Cracks have begun to appear on the Humboldt Bridge in Milwaukee. (Staff photos by Kevin Harnack)

Cracks have begun to appear on the Humboldt Bridge in Milwaukee. (Staff photos by Kevin Harnack)

A pedestrian walking on the Humboldt Bridge in Milwaukee recently contacted The Daily Reporter, asking about the cracks on the surface of the bridge.

The cracks, filled with yellow goo, are nothing to worry about, says Milwaukee City Engineer Jeff Polenske.

Hairline fractures appear in all bridges soon after they are completed because of stress, he said. The traditional fix has been to apply a more neutral colored sealant but the Wisconsin Department of Transportation recently required the yellow goo.

Polenske said the city has received a lot of calls asking if the $8.5 million bridge that reopened June 30 and connects Humboldt Boulevard and Commerce Street over the Milwaukee River was falling apart.

It’s not, he said.

5 comments

  1. “Yellow goo”??? Really???

    I would expect this type of “fluff” explanation from a local TV station, but not from an City Engineer or construction industry-related organization. I would rather expect for a City Engineer, or an organization like the Daily Reporter, to explain what material the “yellow goo” actually is and why the DOT specs it to correct stress cracks, over other traditional methods/materials…

  2. Really? Who built the bridge? Cracks in a new bridge are normal????? Just like concrete facades falling off relatively young parking garages in downtown Milwaukee and killing a person? Wake up people.

  3. When’s the last time you saw “hairline” cracks the size of 1″ or 2″?

  4. The cracks appeared to have been routed out to the size they appear, which is a standard procedure to address crack repairs in parking decks, bridges, etc. They were likely hairline cracks, to start.
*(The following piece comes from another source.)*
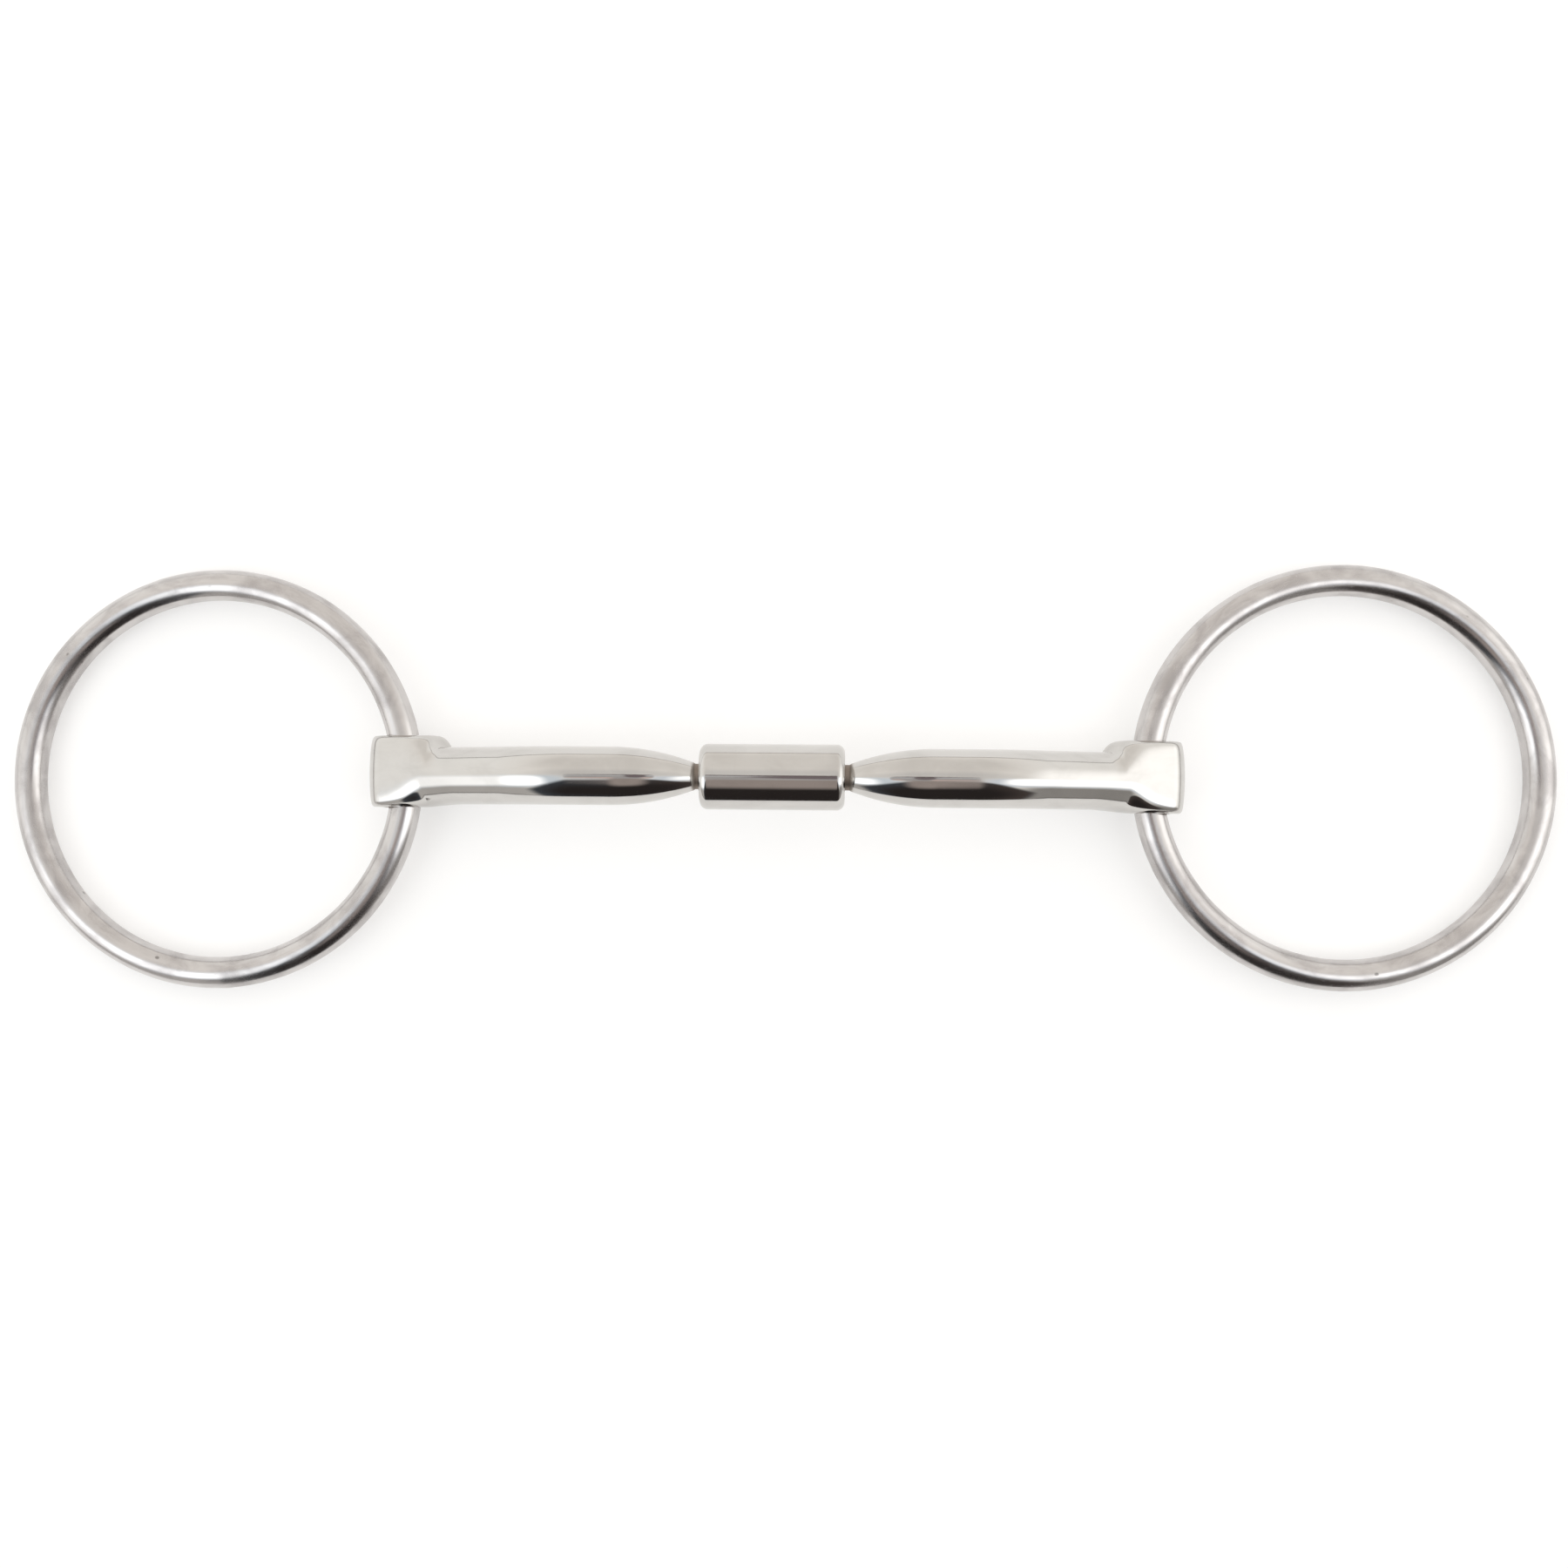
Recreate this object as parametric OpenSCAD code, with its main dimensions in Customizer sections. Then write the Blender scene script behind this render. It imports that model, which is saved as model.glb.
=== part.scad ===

    The “yellow goo” explanation from a City Engineer and an construction industry publication is what concerns me. I see the term was also used in the print version, but also did explain it replaced typically used “neutral colored sealant”. I did a Google search on “yellow goo” to see if it was a brand name I was unaware of, and I found some interesting references, but noting closily resembling crack sealant…

  5. Not falling apart? What did the yellow goo do for the bridge tonight?